The infrastructure layer in AI is not a static market. The problem set advances as the application layer advances. That continuous advancement is exactly the property that makes it a place to invest over a decade-long fund horizon, rather than a place to make a point-in-time bet that the current generation of tools will age well.

What we watch for in the next twelve months

Two technical developments will have outsized impact on serving economics through 2026. The first is how Blackwell-class hardware deploys at scale — specifically whether the per-token cost improvements on inference workloads match the theoretical compute throughput improvements, or whether memory bandwidth limitations constrain real-world gains for large model serving. The second is how speculative decoding matures for production deployment: the theoretical throughput gains are compelling, but production reliability and the overhead of maintaining and updating draft models have slowed adoption. If these get solved in the next 12 months, low-latency interactive serving costs could fall faster than the current trajectory suggests.
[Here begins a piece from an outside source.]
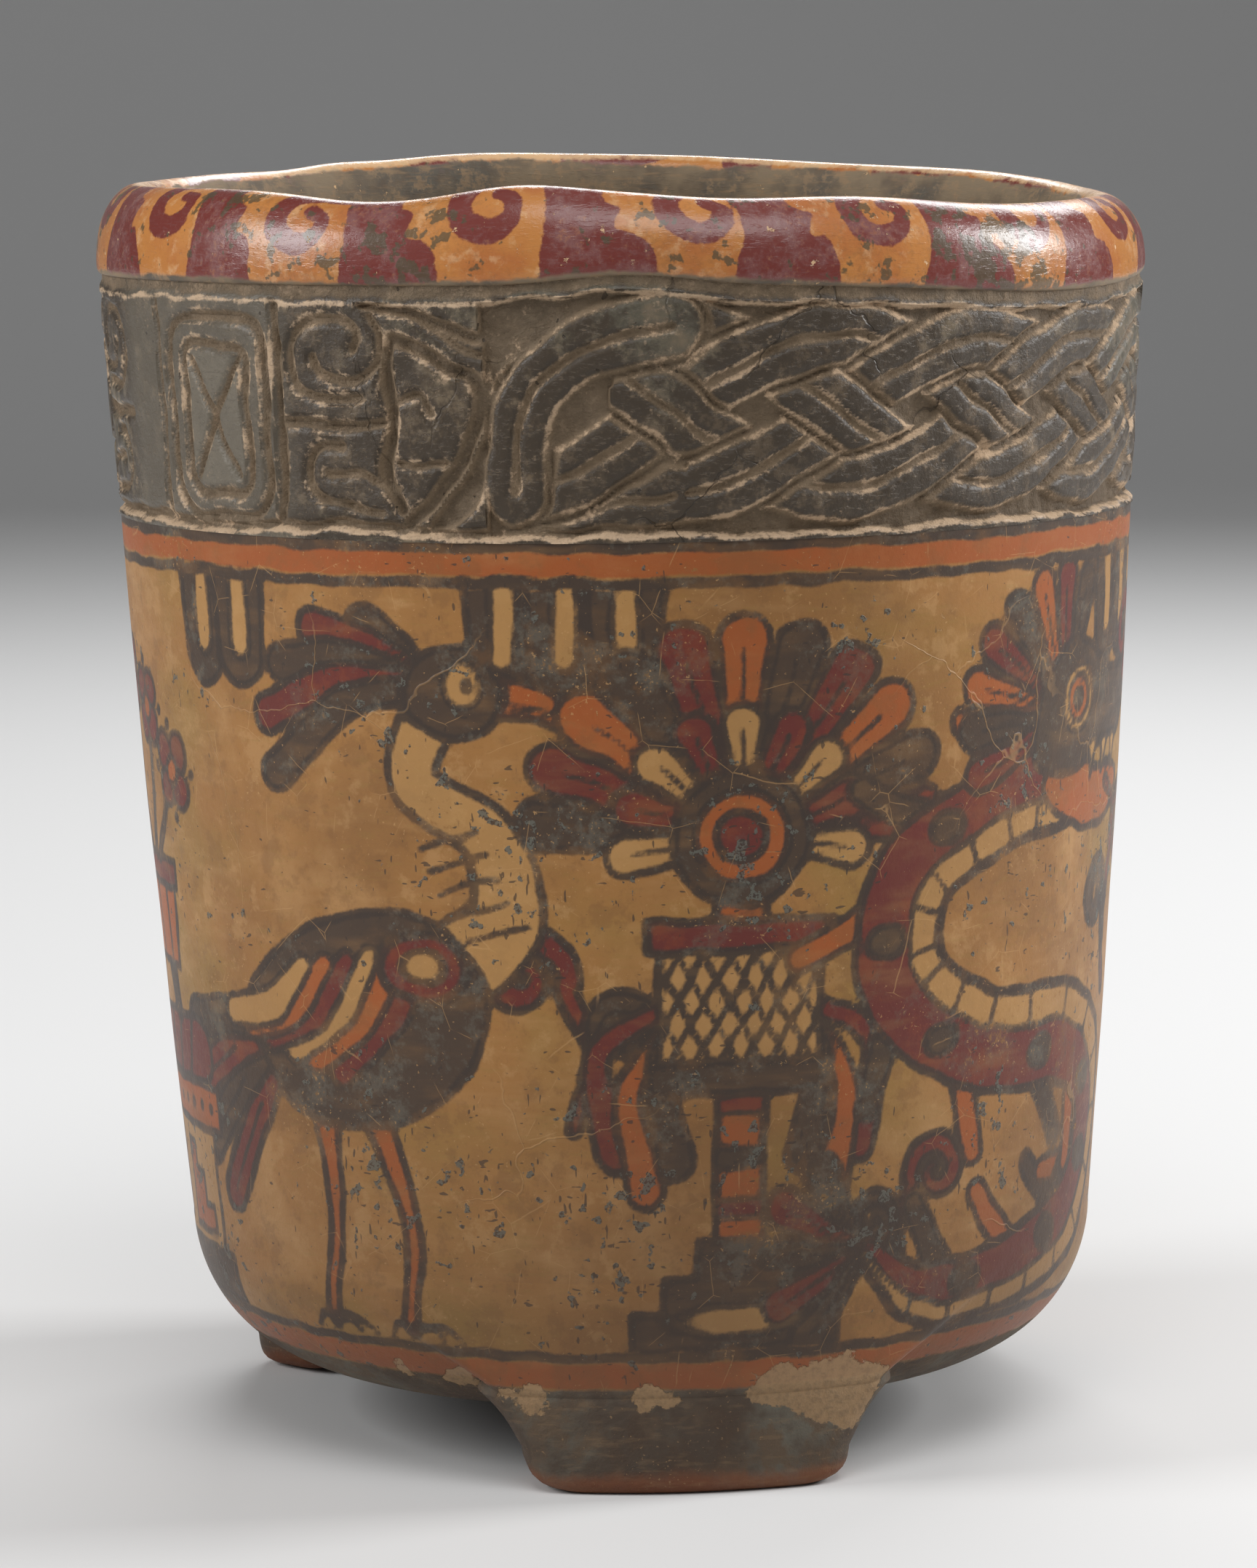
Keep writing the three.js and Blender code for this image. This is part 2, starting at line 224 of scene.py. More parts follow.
class CarvingSettings(bpy.types.PropertyGroup):
    """Sizes and colours of the carved band."""

    slip: colour_property("Slip", "Dark burnished slip left standing", (60, 49, 36))
    cool_slip: colour_property("Cool slip", "Slip fired greyer", (90, 86, 72))
    cut: colour_property("Cut", "Clay in the cuts", (132, 112, 88))
    # Pale colour of the rubbed edges, also laid as painted highlight along the cuts and ledges
    edge: colour_property("Edge", "Rubbed edges of the cuts", (196, 168, 138))
    # Slate grey laid as painted reflection, where a side lamp's sheen falls on the band
    slate_sheen: colour_property("Slate", "Slip fired to slate grey", (111, 103, 89))
    depth: size_property("Depth", "Depth of the deepest cuts", 1.35, 0.2, 2)
    strand_spacing: size_property("Strand spacing", "Distance between strands", 22.5, 12, 40)
    strand_half_width: size_property("Half width", "Half the width of a strand", 4.5, 2, 8)


class RimSettings(bpy.types.PropertyGroup):
    """Pattern and colours of the rolled rim."""

    repeats: IntProperty(
        name="Repeats", description="Blocks and hooks round the rim", default=17, min=6, max=30
    )
    ground: colour_property("Ground", "Orange slip", (188, 124, 62))
    ground_deep: colour_property("Ground, deep", "Orange slip where it is thick", (164, 88, 44))
    maroon: colour_property("Maroon", "Painted blocks and hooks", (106, 38, 36))
    bloom: colour_property("Bloom", "Purple-grey film over the maroon", (128, 92, 92))
    stain: colour_property("Stain", "Green-black spots", (74, 68, 48))
    worn: colour_property("Worn", "Crest rubbed to pale clay", (222, 184, 140))


class StageSettings(bpy.types.PropertyGroup):
    """Floor, lamps and camera."""

    floor: colour_property("Floor", "Plain pale floor", (214, 214, 214))
    key_power: FloatProperty(
        name="Key power", description="Power of the main lamp", default=8, min=0, unit="POWER"
    )
    camera_distance: FloatProperty(
        name="Camera distance", description="Camera to the vessel's axis",
        default=0.8213, min=0.2, unit="LENGTH",
    )
    camera_height: FloatProperty(
        name="Camera height", description="Camera above the floor", default=0.1867, min=0, unit="LENGTH"
    )
    camera_azimuth: angle_property("Camera azimuth", "Turn from the front", -4.5)
    camera_pitch: angle_property("Camera pitch", "Tilt below the horizon", 6.99)
    camera_roll: angle_property("Camera roll", "Turn about the line of sight", -0.69)
    lens: FloatProperty(name="Lens", description="Focal length in millimetres", default=137.55, min=20)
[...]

Neither of these developments would fundamentally change the investment thesis — they would shift the rate at which specific optimization approaches become commoditized and clarify which remaining efficiency gaps are worth building companies around. Staying close to the hardware evolution and the optimization research is essential for making those calls correctly. It's one of the things that makes running an infrastructure-focused fund technically demanding in a way that a pure SaaS fund isn't — and it's one of the reasons we spend time in the lab and with engineering teams rather than primarily in board rooms.